W3: Introducing Chats

Eric Hubbell

Overview
This week we introduced Chats, the private messaging layer for Playbooks. It gives developers a lightweight place to ask an author a question, share a play, or keep a conversation moving without jumping into another tool.
Chats are designed to feel fast and familiar while staying close to the work happening across the platform.
What's New
- Added private messaging to Playbooks
- Added direct messages and group chats
- Added attachments for plays, frameworks, user profiles, etc
- Added sub-threads for smaller conversations inside a larger chat
- Added controls for muting, editing, blocking, and reporting
Direct and Group Chats
Chats support both one-to-one conversations and group conversations. That makes them useful whether you are asking a quick question about a play or coordinating with a few people around a shared project.
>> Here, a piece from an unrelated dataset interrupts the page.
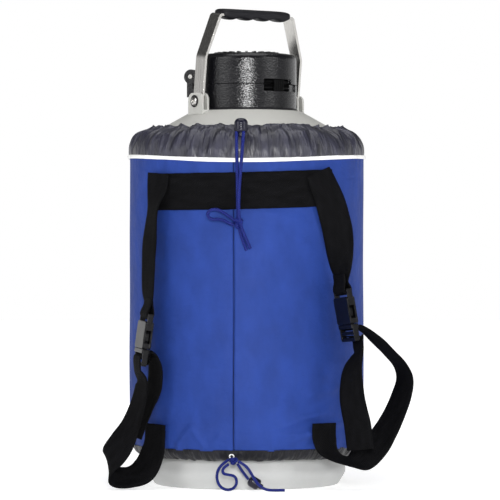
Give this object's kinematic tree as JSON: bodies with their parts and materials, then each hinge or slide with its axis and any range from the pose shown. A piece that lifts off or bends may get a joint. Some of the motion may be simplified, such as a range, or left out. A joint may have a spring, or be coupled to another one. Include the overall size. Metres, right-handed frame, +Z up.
{
  "type": "liquid nitrogen dewar",
  "caption": "Round double-walled dewar with a hinged cap, a swinging carrying handle and a fabric backpack cover with webbing shoulder straps, buckles and drawcords.",
  "frame": {"origin": "on the vessel's axis, at the flat underside of the foot pan", "axes": "+Z up along the vessel's axis; -Y is the front of the cover, where the shoulder straps are; +X is to the right seen from the front"},
  "size_m": [0.39, 0.3181, 0.6109],
  "materials": {
    "shell_paint": "satin, light grey",
    "foot_plastic": "fine texture",
    "vessel_aluminium": "mill",
    "neck_composite": "smooth",
    "insulation": "crinkled foil",
    "adsorbent": "woven bag",
    "steel": "brushed",
    "spring_steel": "bright wire",
    "cap_plastic": "fine grain",
    "plug_foam": "cellular",
    "rubber_black": "matt",
    "washer_plastic": "smooth",
    "nylon_blue": "fine plain weave",
    "nylon_grey": "light crinkled nylon",
    "piping_white": "smooth woven",
    "webbing_black": "ribbed webbing",
    "buckle_plastic": "moulded",
    "cord_blue": "braided",
    "lock_plastic": "moulded"
  },
  "bodies": {
    "vessel": {"adsorbent_pack": "adsorbent", "back_band": "webbing_black", "bottom_cord_feed": "cord_blue", "bottom_cord_knot": "cord_blue", "bottom_cord_loop": "cord_blue", "bottom_cord_tail": "cord_blue", "bottom_lock_barrel": "lock_plastic", "bottom_lock_spring": "spring_steel", "canister_1": "vessel_aluminium", "canister_2": "vessel_aluminium", "canister_3": "vessel_aluminium", "canister_4": "vessel_aluminium", "canister_5": "vessel_aluminium", "canister_6": "vessel_aluminium", "canister_spider": "vessel_aluminium", "cap_collar": "cap_plastic", "collar_gasket": "rubber_black", "collar_screws": "steel", "cover_hem": "nylon_grey", "cover_hood": "nylon_grey", "cover_piping": "piping_white", "cover_sleeve": "nylon_blue", "foot_pan": "foot_plastic", "handle_bracket_left": "shell_paint", "handle_bracket_right": "shell_paint", "hinge_pin": "steel", "inner_vessel": "vessel_aluminium", "insulation_wrap": "insulation", "left_buckle_socket": "buckle_plastic", "left_lower_strap": "webbing_black", "left_strap_tail": "webbing_black", "left_upper_strap": "webbing_black", "neck_index_ring": "vessel_aluminium", "neck_plug_foam": "plug_foam", "neck_plug_head": "cap_plastic", "neck_tube": "neck_composite", "outer_shell": "shell_paint", "pivot_bolts": "steel", "pivot_nuts": "steel", "pivot_washers": "washer_plastic", "right_buckle_socket": "buckle_plastic", "right_lower_strap": "webbing_black", "right_strap_tail": "webbing_black", "right_upper_strap": "webbing_black", "top_cord_bow": "cord_blue", "top_cord_knot": "cord_blue", "top_cord_left": "cord_blue", "top_cord_right": "cord_blue", "top_lock_barrel": "lock_plastic", "top_lock_spring": "spring_steel", "vacuum_port": "vessel_aluminium", "vacuum_port_cap": "rubber_black"},
    "cap_lid": {"cap_lid": "cap_plastic"},
    "latch": {"latch_slider": "cap_plastic"},
    "carrying_handle": {"handle_bail": "steel", "handle_grip": "rubber_black"},
    "top_lock_button": {"top_lock_button": "lock_plastic"},
    "bottom_lock_button": {"bottom_lock_button": "lock_plastic"},
    "left_plug": {"left_buckle_plug": "buckle_plastic"},
    "right_plug": {"right_buckle_plug": "buckle_plastic"}
  },
  "joints": [
    {"name": "handle_swing", "type": "hinge", "parent": "vessel", "child": "carrying_handle", "pos_m": [0, 0, 0.4905], "axis": [0.8192, 0.5736, 0], "range_deg": [-97, 83]},
    {"name": "lid_hinge", "type": "hinge", "parent": "vessel", "child": "cap_lid", "pos_m": [-0.06578, 0.02394, 0.5245], "axis": [-0.342, -0.9397, 0], "range_deg": [0, 15]},
    {"name": "latch_turn", "type": "hinge", "parent": "vessel", "child": "latch", "pos_m": [0, 0, 0.5105], "axis": [0, 0, -1], "range_deg": [0, 12]},
    {"name": "top_lock_press", "type": "slide", "parent": "vessel", "child": "top_lock_button", "axis": [0, 0.0995, 0.995], "range_m": [0, 0.0025], "stiffness_N_per_m": 600, "springref_m": -0.002, "deforming": ["top_lock_spring"]},
    {"name": "bottom_lock_press", "type": "slide", "parent": "vessel", "child": "bottom_lock_button", "axis": [-0.8645, 0, 0.5026], "range_m": [0, 0.002], "stiffness_N_per_m": 600, "springref_m": -0.0015, "deforming": ["bottom_lock_spring"]},
    {"name": "left_buckle_release", "type": "slide", "parent": "vessel", "child": "left_plug", "axis": [-0.14, 0, -0.9901], "range_m": [0, 0.026], "deforming": ["left_lower_strap", "left_strap_tail"]},
    {"name": "right_buckle_release", "type": "slide", "parent": "vessel", "child": "right_plug", "axis": [0.166, 0, -0.9861], "range_m": [0, 0.026], "deforming": ["right_lower_strap", "right_strap_tail"]}
  ]
}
All users can receive and participate in chats. Pro subscribers and above can start new chats.
Built Around the Work
Instead of treating messaging as a separate destination, Chats are built around the things developers are already doing on Playbooks.
You can use them to:
- ask an author a question before getting started
- share discoveries with another developer
- forward attachments such as plays, frameworks, and user profiles
- carry out richer conversations with text, files, and code snippets
- branch into sub-threads when one part of the conversation needs its own lane
Privacy and Controls
We also added the controls needed to keep conversations healthy and manageable.
- mute chats you do not want to follow closely
- edit chats and messages as needed
- block or report another user at any time
That's all for now
Chats are an important step toward making Playbooks more collaborative, not just more searchable. We're excited to keep building on this foundation as we continue expanding social and team workflows across the platform.